We maintain our SELL rating on Whirlpool of India (Whirlpool) considering: (1) increasing competition expected in refrigerator segment, which has been the main growth driver for the company; (2) relatively low growth in washing machine (washers), room AC and service revenues; and (3) high valuation with the stock trading at a historical high of 54x FY20E P/E (trailing) considering the EBITDA growth of 11.3/15% in last 3/5 years.

- Revenue growth continues to be driven by refs, but is difficult to sustain due to increasing competition. Ref revenue growth has been 13%/15% in FY19/FY20, higher than washers (12.6%/11.7% in FY19/20) and room AC (-28%/11.7% in FY19/20). Services revenue has grown by 10%/8% in FY19/FY20. Trade discounts remain at 18% of gross product revenue (~11.6% in FY14). Ref/Washer constitute 62/22% of the product mix with RAC/others making the remaining 6/10% as of FY20. Overall revenue growth remains around ~12/11% in FY19/FY20. Consensus market growth expectations have been typically ~12-13% for ref/washers. We continue to highlight that steady-state revenue growth will be lower than 15% for Whirlpool without market share growth. While market share growth has happened in the past, it is difficult now due to increasing competition (Voltbek/Lloyds).

- FY20 EBITDA margin remains at 11% despite improvement in gross margin. Gross margin reached a 3-year high of 39% in FY20 (in line with higher share of refs, the highest-margin product for Whirlpool). Knowhow plus royalty expenses increased marginally to 1.46% of sales while R&D/adspend remained low at 0.7%/1.9% of net sales in FY20. Employee cost and other expenses remain 10%/18% of net sales.

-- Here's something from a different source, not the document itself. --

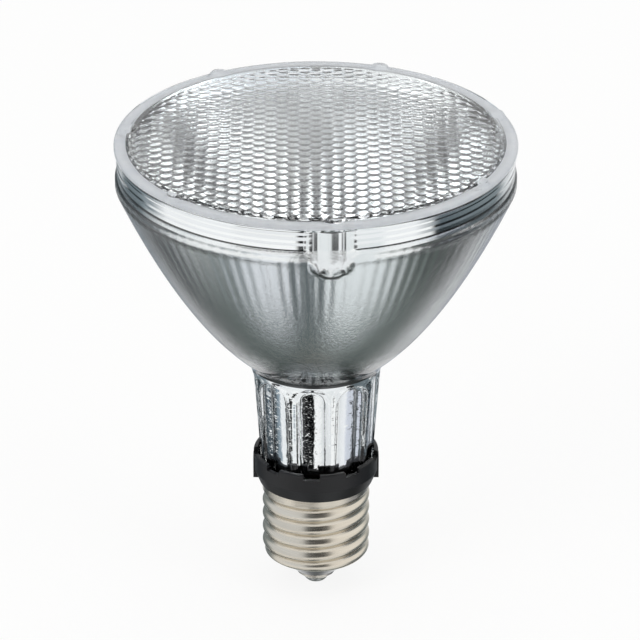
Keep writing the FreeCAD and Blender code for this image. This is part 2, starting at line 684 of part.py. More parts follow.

- Management initiatives remain around new product launches with focus on rural reach expansion and cost optimisation. There were several launches throughout FY20. The 'go to market' strategy continues to drive increased reach in tiers-2/3 cities while maintaining presence in large towns. Strong digitisation initiatives, especially in the logistics function, have ensured a much higher fill rate of products across channels.

* There has been work on cost optimisation across levels. Company has created low-cost robot systems for automated assemblies that are manufacturing better products with increased output. These affordable automated systems are flexible, adaptable and require minimum programming.

* Company has put resources in strengthening brand and efficiency enhancement projects in supply chain and service.

* Whirlpool added Rs3bn to fixed assets in FY20 including the capitalisation of new ref lines in Pune.

* There were multiple efficiency drives in working capital management as well.

- Change in management: Whirlpool's managing director Mr Sunil D'Souza resigned and was succeeded by Mr Vishal Bhola. Mr Bhola has over 20 years of work experience in the consumer durable industry.

- Remuneration for executive directors in FY20 rose marginally by 3% to Rs124mn. Executive remuneration paid in FY18 and FY17 was Rs254mn and Rs258mn respectively. Fall in executive remuneration was due to resignation of Mr Arvind Uppal (chairman and executive director) w.e.f. 31st Dec'17.

Shares of WHIRLPOOL OF INDIA LTD. was last trading in BSE at Rs.2096 as compared to the previous close of Rs. 2069.95. The total number of shares traded during the day was 1816 in over 336 trades.

The stock hit an intraday high of Rs. 2137 and intraday low of 2081. The net turnover during the day was Rs. 3848022.